Dalam kondisi seperti
ini produsen dapat menjual barangnya dengan harga yang lebih tinggi dari harga
normal. Penjual akan mendapatkan keuntungan yang lebih besar dari keuntungan normal (super
normal profit),
sementara konsumen akan menderita kerugian. Jadi, akibat ihtikar masyarakat
akan dirugikan oleh ulah sekelompok kecil manusia. Oleh karena itu, dalam
pasar monopoli seorang produsen dapat
bertindak sebagai price maker (penentu harga).[8]
Para ulama sepakat
bahwa illat pengharaman ihtikar adalah karena dapat menimbulkan
kemudlaratan bagi manusia. Sedangkan kemudlaratan merupakan sesuatu yang harus
dihilangkan. Implikasi lebih jauh, ihtikar tidak hanya akan merusak mekanisme
pasar, tetapi juga akan menghentikan keuntungan yang akan diperoleh orang lain
dan dapat menghambat proses distribusi kekayaan di antara manusia, sebab
konsumen masih harus membayar harga produk yang lebih tinggi dari ongkos
marjinal. Dengan demikian praktek ihtikar akan menghambat kesejahteraan umat
manusia. Padahal salah satu tujuan dari sistem ekonomi, apapun bentuknya adalah
kesejahteraan umat manusia. [9]
Tetapi yang harus
dipahami lebih lanjut adalah, sesuatu baru dikatakan sebagai ihtikar apabila, pertama;
barang yang ditimbun merupakan kebutuhan pokok masyarakat, kedua; penimbunan
dilakukan dengan tujuan untuk memperoleh keuntungan di atas keuntungan normal (super
normal profit) dan ketiga; barang yang ditimbun adalah melebihi
dari kebutuhannya, berikut tanggungan untuk persediaan setahun penuh. Tindakan
seseorang yang menyimpan stok barang tertentu untuk kepentingan persediaan,
seperti ketika terjadi panen raya atau untuk persediaan kebutuhan pribadinya
tidak bisa dikatakan sebagai tindakan ihtikar. Sebab hal tersebut tidak akan
mengakibatkan kelangkaan barang di masyarakat, justru jika hal itu tidak
dilakukan oleh perusahaan atau produsen tertentu harga barang akan anjlok dan
rakyat akan mengalami kerugian. Bahkan pemerintah Indonesia melalui Peraturan Pemerintah No. 20 Tahun 1948 tentang
penimbunan barang penting, seperti beras, gabah, padi, menir, tepung beras,
gula dalam jumlah tertentu. Beras, gabah, padi, menir, tepung beras, gula
masing-masing tidak lebih dari 500 Kg. Dengan demikian pemerintah
memperbolehkan melakukan penimbunan barang oleh institusi tertentu dengan
maksud untuk melindungi konsumen dan produsen. Sedangkan penimbunan yang
dimaksudkan untuk mendapatlan keuntungan maksimal dan merugikan pihak
lain, dilarang.
[10]
Cara
yang dilakukan oleh perusahaan/produsen dalam melakukan tindakan ihtikar
bermacam-macam, diantaranya:
a. Volume produksi (kuantitas barang) lebih kecil dari
volume output yang optimum (Qm), padahal produsen sebenarnya mampu untuk
memproduksi dalam jumlah yang lebih
besar (Q) atau paling tidak di titik (Q1).

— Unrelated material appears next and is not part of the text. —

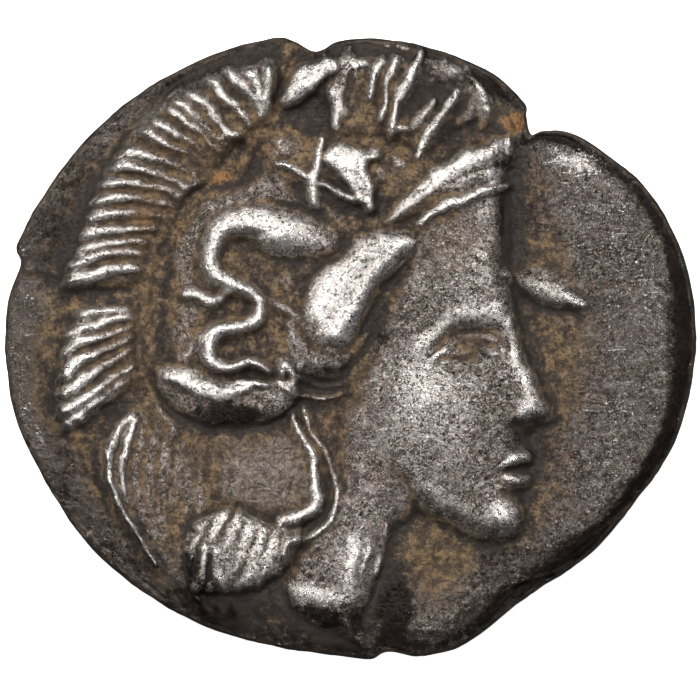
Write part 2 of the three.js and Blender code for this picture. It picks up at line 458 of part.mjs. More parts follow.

b. Ada kemungkinan keuntungan monopoli tetap bisa
dinikmati produsen monopoli dalam jumlah yang besar dan jangka panjang (PmXYZ).

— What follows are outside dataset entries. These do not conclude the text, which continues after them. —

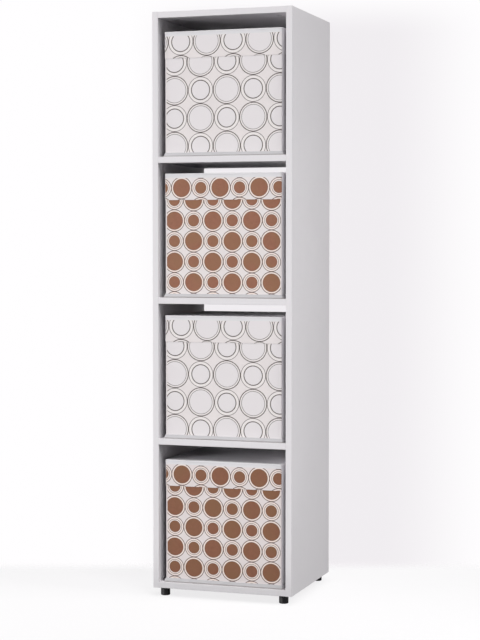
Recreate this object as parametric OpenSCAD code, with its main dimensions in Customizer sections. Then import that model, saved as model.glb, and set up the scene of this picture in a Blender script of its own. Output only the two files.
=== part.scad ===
// Free-standing storage tower: an open-backed carcass of edged boards on four
// short feet, holding four lidded boxes that slide out at the front.
// Millimetres. The front faces -Y, and the origin is on the floor, under the
// middle of the carcass.

/* [Carcass] */
// Width of the carcass, outside face to outside face
carcass_w = 375; // [345:1:480]
// Depth of the carcass, front edge to rear edge
carcass_d = 345; // [320:1:420]
// Thickness of every board
board_t = 16; // [15:1:25]
// Clear height of the bottom compartment
clear_bottom = 357; // [340:1:420]
// Clear height of the lower middle compartment
clear_lower = 348; // [340:1:420]
// Clear height of the upper middle compartment
clear_upper = 345; // [330:1:420]
// Clear height of the top compartment
clear_top = 353; // [340:1:420]
// Thickness of the edging strips on the board edges
edging_t = 1; // [0.6:0.1:2]
// Rounding of the long corners of the edging strips
edging_r = 0.8; // [0.2:0.1:1.5]
// Gap of the butt joint where two edging strips meet at a corner
strip_joint = 0.05; // [0.05:0.05:0.3]

/* [Knock-down fittings] */
// Height of the bolts and dowels above each board's underside
fitting_z = 8; // [7:0.5:9]
// Distance from the carcass's front and rear edges to the cam bolts
cam_edge = 50; // [40:1:70]
// Distance from a board's end to the middle of its cam lock
cam_inset = 34; // [30:1:40]
// Diameter of a cam lock
cam_dia = 15; // [14:0.5:20]
// Depth of the pocket that holds a cam lock
cam_depth = 12.5; // [12:0.5:14]
// Length of the cross recess in a cam lock
recess_l = 8; // [5:0.5:10]
// Width of the cross recess in a cam lock
recess_w = 1.2; // [0.8:0.1:2]
// Depth of the cross recess in a cam lock
recess_d = 2; // [1:0.5:3]
// Length of the cam bolt's thread in the side panel
bolt_grip = 11; // [8:1:12]
// Diameter of the cam bolt's thread
bolt_thread_dia = 6; // [5:0.5:7]
// Diameter of the cam bolt's shank
bolt_shank_dia = 5; // [4:0.5:5.5]
// Diameter of the cam bolt's collar
bolt_collar_dia = 7.5; // [6.5:0.5:8]
// Thickness of the cam bolt's collar
bolt_collar_t = 2; // [1:0.5:3]
// Diameter of the cam bolt's neck
bolt_neck_dia = 3; // [2.5:0.1:3.5]
// Length of the cam bolt's neck
bolt_neck_len = 7; // [4:1:9]
// Diameter of the cam bolt's head
bolt_head_dia = 6.6; // [6:0.1:7]
// Thickness of the cam bolt's head
bolt_head_t = 3; // [2:0.5:4]
// Clearance of the cam bolt's head in the cam lock's slot
cam_slot_gap = 0.3; // [0.2:0.05:0.4]
// Distance from the middle of a pair of cam bolts to each dowel's bolt
dowel_offset = 32; // [25:1:60]
// Diameter of the wooden dowels
dowel_dia = 8; // [6:1:10]
// Length of the wooden dowels
dowel_len = 35; // [28:1:38]
// Depth of the dowel holes in the side panels
dowel_grip = 12; // [8:1:13]
// Chamfer of the dowels' ends
dowel_chamfer = 1; // [0.5:0.5:2]
// Free depth of the blind holes past the ends of bolts, dowels and screws
hole_tip = 1; // [0.5:0.5:2]
// Radial clearance of bolts, dowels and cam locks in their holes
fitting_gap = 0.1; // [0.05:0.01:0.2]

/* [Feet] */
// Diameter of a foot
foot_dia = 24; // [20:1:34]
// Height of a foot
foot_h = 21; // [15:1:40]
// Distance from the carcass's side face to the middle of a foot
foot_side = 26.5; // [22:0.5:50]
// Distance from the carcass's front or rear edge to the middle of a foot
foot_edge = 20; // [17:0.5:30]
// Wall of the hollow foot
foot_wall = 2.5; // [2:0.5:4]
// Thickness of the foot's floor
foot_floor = 5; // [4.5:0.5:8]
// Rounding of the foot's lower edge
foot_round = 2; // [0.5:0.5:3]
// Width of the notch in the foot's upper rim
notch_w = 6; // [3:0.5:8]
// Height of the notch in the foot's upper rim
notch_h = 4.5; // [2:0.5:6]
// Diameter of the foot screw's shank
screw_dia = 4.5; // [4:0.5:6]
// Diameter of the foot screw's head
screw_head_dia = 9; // [8:0.5:11]
// Depth of the foot screw's head below the floor face
screw_sink = 1; // [0.5:0.5:1.5]
// Length of the foot screw in the bottom panel
screw_grip = 11; // [8:1:13]

/* [Boxes] */
// Gap from a box's foot hem to each side panel, where the box stands in the middle
box_side_gap = 10; // [5:0.5:20]
// How far the boxes, which are loose, stand to the right of the middle
box_x = 1; // [-4:0.5:4]
// Gap from a box's foot hem to the carcass's front edge
box_front_gap = 6.5; // [2:0.5:15]
// Gap from a box's foot hem to the carcass's rear edge
box_rear_gap = 29; // [5:0.5:40]
// Free height above a lid in the lowest compartment
box_head_gap = 27; // [10:1:60]
// Gap between a box and its shelf, and between a lid and its box
seat_gap = 0.2; // [0.1:0.1:0.4]
// Thickness of a box's walls
box_wall = 2; // [1.5:0.1:4]
// Rounding of a box's upright corners
box_corner_r = 2; // [1:0.5:3]
// Thickness of a box's base board
base_t = 2.5; // [1.5:0.5:5]
// Height of the flared hem round a box's foot
hem_h = 10; // [6:1:20]
// Thickness of the hem at its upper edge
hem_t = 1.2; // [0.8:0.1:2]
// Spread of the hem from its upper edge to its foot
hem_flare = 3.5; // [1:0.5:6]
// Overall height of a lid
lid_h = 68; // [40:1:120]
// Thickness of a lid's top board
lid_top_t = 4; // [2:0.5:8]
// Thickness of a lid's skirt
lid_skirt_t = 0.8; // [0.8:0.1:2]
// Overhang of the lid's top board past its skirt
lid_lip = 0.5; // [0.5:0.1:2]
// Clearance between the lid's skirt and the box's walls, each side
lid_clear = 0.3; // [0.3:0.05:0.8]

/* [Hidden] */

// Facets of round pieces, and of the small fittings with their holes
$fn = 48;
fitting_fn = 16;

// Overshoot that lets a cut break cleanly through a face
eps = 0.5;

// Boards are numbered from the floor up: bottom panel 0, shelves 1 to 3, top panel 4
clears = [clear_bottom, clear_lower, clear_upper, clear_top];
function clear_below(i) = i == 0 ? 0 : clears[i - 1] + clear_below(i - 1);
function board_z(i) = foot_h + i * board_t + clear_below(i);
top_board = len(clears);
carcass_top = board_z(top_board) + board_t;
inner_w = carcass_w - 2 * board_t;
core_d = carcass_d - 2 * edging_t;

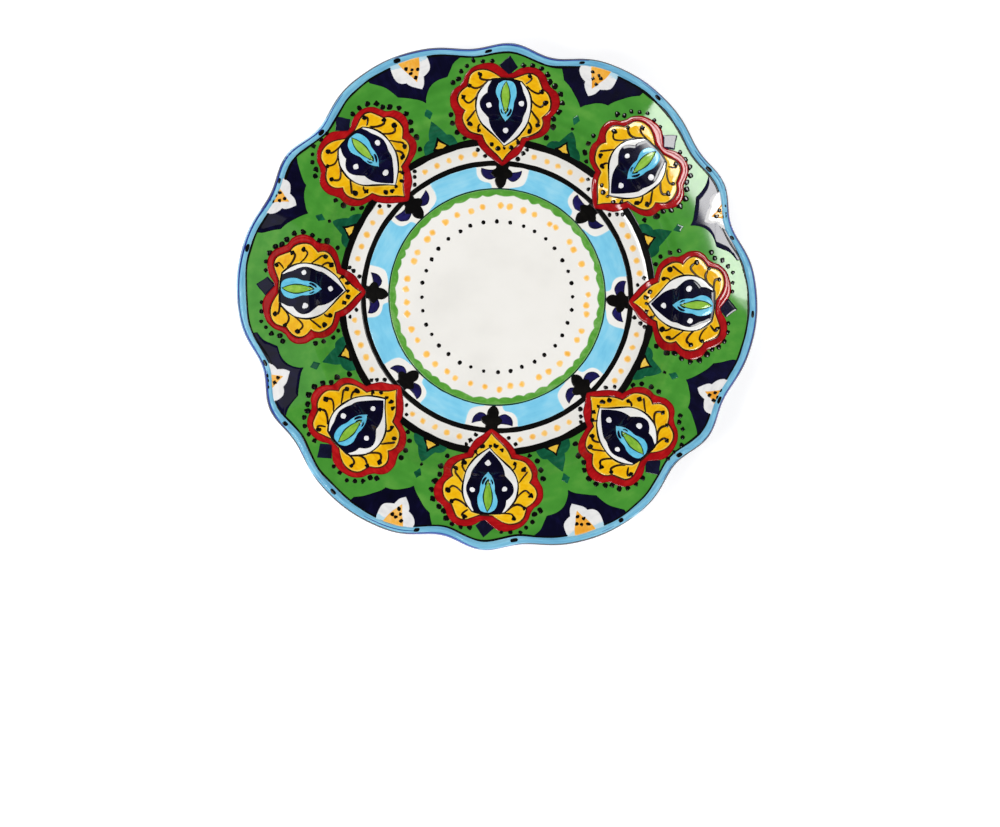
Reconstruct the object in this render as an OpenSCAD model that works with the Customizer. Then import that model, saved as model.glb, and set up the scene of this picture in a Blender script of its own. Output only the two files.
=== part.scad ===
/* [Plate] */
// Width across the widest lobes
plate_d = 290; // [230:1:360]
// Height from the table to the top of the lip
plate_h = 35; // [28:0.5:46]
// Thickness of the fired clay
clay_t = 5; // [3.5:0.1:7]
// Width of the flat well
well_d = 154; // [120:1:186]
// Depth of the well below the start of the flange
well_depth = 13.4; // [10:0.1:17]
// Radius of the bowl-shaped wall round the well
wall_bend = 30; // [26:0.5:40]
// Softness of the shoulder between wall and flange
shoulder_soft = 3; // [0.5:0.1:5]

/* [Foot] */
// Outer width of the foot ring
foot_d = 160; // [120:1:196]
// Width of the foot's resting face
foot_w = 8; // [5:0.1:12]
// Height of the foot ring
foot_h = 3; // [1.5:0.1:4]
// Bevel on the foot's edges
foot_bevel = 0.6; // [0.2:0.1:1.2]

/* [Rim] */
// Number of large lobes round the rim
lobes = 6; // [4:1:8]
// Swell of each wave along the rim, from the slowest to the fastest
wave_swell = [3.27, 1.44, 1.28, 0.45];
// Turn of each wave along the rim, in degrees
wave_turn = [35.5, 25.7, -115.8, 99.3];
// Width of the rolled lip
lip_w = 4; // [3:0.1:6]
// Height of the rolled lip
lip_h = 6; // [5.4:0.1:8]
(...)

c. Ada unsur “eksploitasi” oleh
perusahaan-perusahaan monopoli terhadap:
1) Konsumen, dengan ditetapkan harga jual (=P) di atas
ongkos produksi dari unit terakhir outputnya (=MC).

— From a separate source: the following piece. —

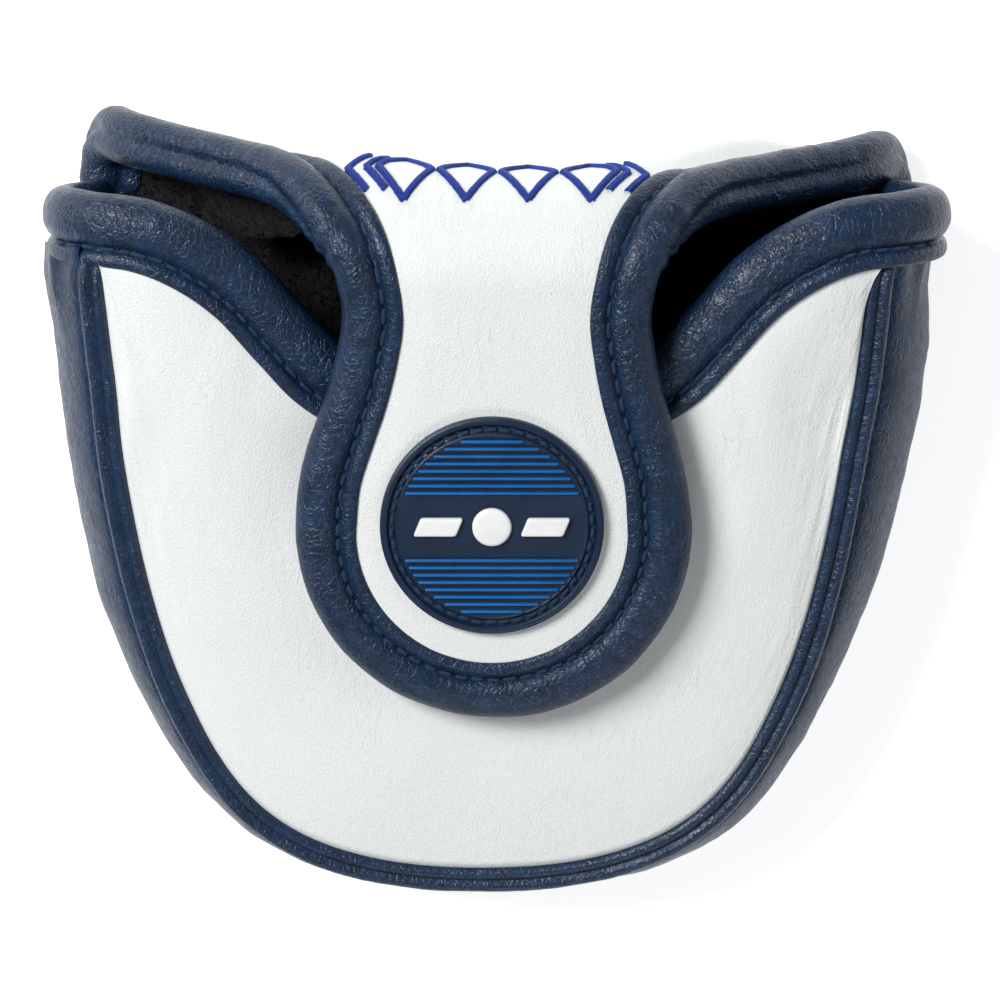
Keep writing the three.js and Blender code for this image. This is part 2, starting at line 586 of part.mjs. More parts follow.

2) Pemilik faktor-faktor produksi yang digunakan oleh
produsen monopoli tersebut, dengan dibayarnya faktor produksi dengan harga
(=MC) yang lebih rendah dari nilai pasar dari output yang dihasilkan (=P).
3) Kualitas barang lebih rendah, dan konsumen terpaksa
membeli, sebab tidak ada barang lainnya.